Serious devastation of Alshaa Grassland

 

 

 

   Chinese experts and scholars urged  the government to improve its pasture management policies to better  protect the interests of herders at an international anthropology  conference held here Friday.

    A group of experts on pasture management said the Chinese  government should adjust and improve some of its policies in the  pasture areas at panels on nomadic culture and development of the  16th congress of the International Union of Anthropological and  Ethnological Sciences (IUAES).

    Yang Li, economic and management professor of the Inner Mongolia  University, said that some of the unequal grassland policies have  left the herders vulnerable to land-use right violations. 
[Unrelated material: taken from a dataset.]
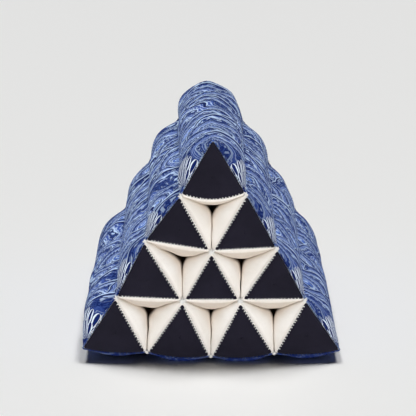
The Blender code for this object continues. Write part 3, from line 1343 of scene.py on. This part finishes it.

    China's reform was led by a group of villagers in the eastern  province of Anhui that secretly abandoned the collective system and  divided farmland among the households, which was at the time against  Chinese law. Later, the practice was widely promoted as the household  responsibility system across the country and triggered economic  reform.

    However, what works for farmland has not worked out so well for  grassland, Yang said, adding that distributing the grassland to  households has created many problems.

    In the 1990s, the grassland-contract area was just a figure  collected by the government, which existed only on the paper. Much  rangeland in Qinghai and Tibet was symbolically distributed on the  map to each household, but actually jointly used by herders, Yang  said.

    A survey released by the State Council Development Research  Center's Rural Economy Department shows that China has 180 million  hectares of grassland that have seriously deteriorated, at an annual  speed of two million hectares. China has nearly 400 million hectares  of grassland.

    Many herders refuse to invest in protecting the grassland even  though they are aware of the fact that their distributed grassland is  deteriorating, because others can always use their grassland, he  said.

    Statistics from the Ministry of Agriculture shows that in 2008? 10  million mu (667,000 hectares) of contracted grassland was clarified,  making the total amount of contracted-grassland area account for 74.3  percent of the total usable grassland.

    Gai Zhiyi, professor of the College of Economic Management, Inner  Mongolia Agricultural University, said that the unequal grassland use  rights in the pasturing areas have hurt the interests of herders.

    "The grassland use right of the herders is easily violated with  the current policies," Gai said. According to Chinese laws, the  resources above the grassland or underneath the grassland both belong  to the state. Once the state discovers resources under the grassland  and decides to exploit, it is almost impossible for the collective to  negotiate for their collective grassland use right, he said.

    Meanwhile, if trees are found in pasturing areas, the forestry  department can issue certificate of forest, which overrides the  certificate of grassland use right. Some herders in Hulunbeier, Inner  Mongolia, chop down the saplings they see when they are grazing on  the grassland because if the sapling grows into trees, they will lose  their grassland to the forestry department, Gai said.

    China has launched a series of projects to enhance ecological  preservation and improvement in grassland areas. These projects  include returning reclaimed land to forest, returning grazing land to  grassland, protection of natural forests, harnessing sources of  sandstorms affecting Beijing and Tianjin and conservation of soil and  water.

    Although the grassland eco-environment has improved thanks to the  various projects initiated by the government, it faces great  challenges in preventing the grassland from over-grazing,  exploitation, requisition, desertification and disasters caused by  mice and other pests, according to a report on China's grassland  released by the Ministry of Agriculture in April this year.

    Some of these projects are still under debate, said Chen Xiangjun,  from the anthropology department of Sun Yat-Sen University.

    Take the ecological resettlement project for example, which  resettles herders from the grassland to prevent the grassland from  deterioration. But agriculture is different from stockbreeding and  the herders know nothing about farming, Chen said. A project in the  Alxa area in Inner Mongolia ended up with herders going back to  grazing on the grassland, he said.

    Some of the officials in pasturing areas do not understand the  pastoral culture and make rash policies using simplistic rationale to  deal with very complex problems, said Prof. Gai.

    They need big projects as their political achievements on their  resume so they can climb higher in the political ladder, that is why  they do not care too much about the long-term interests of the  herders as well as the grassland, he said.

    Gai suggests the policy makers consult experts from different  fields, economics, religion, ethnic studies, pastoral culture as well  as local herders, who conduct long-time research in the area to make  policies concerning the pasturing areas.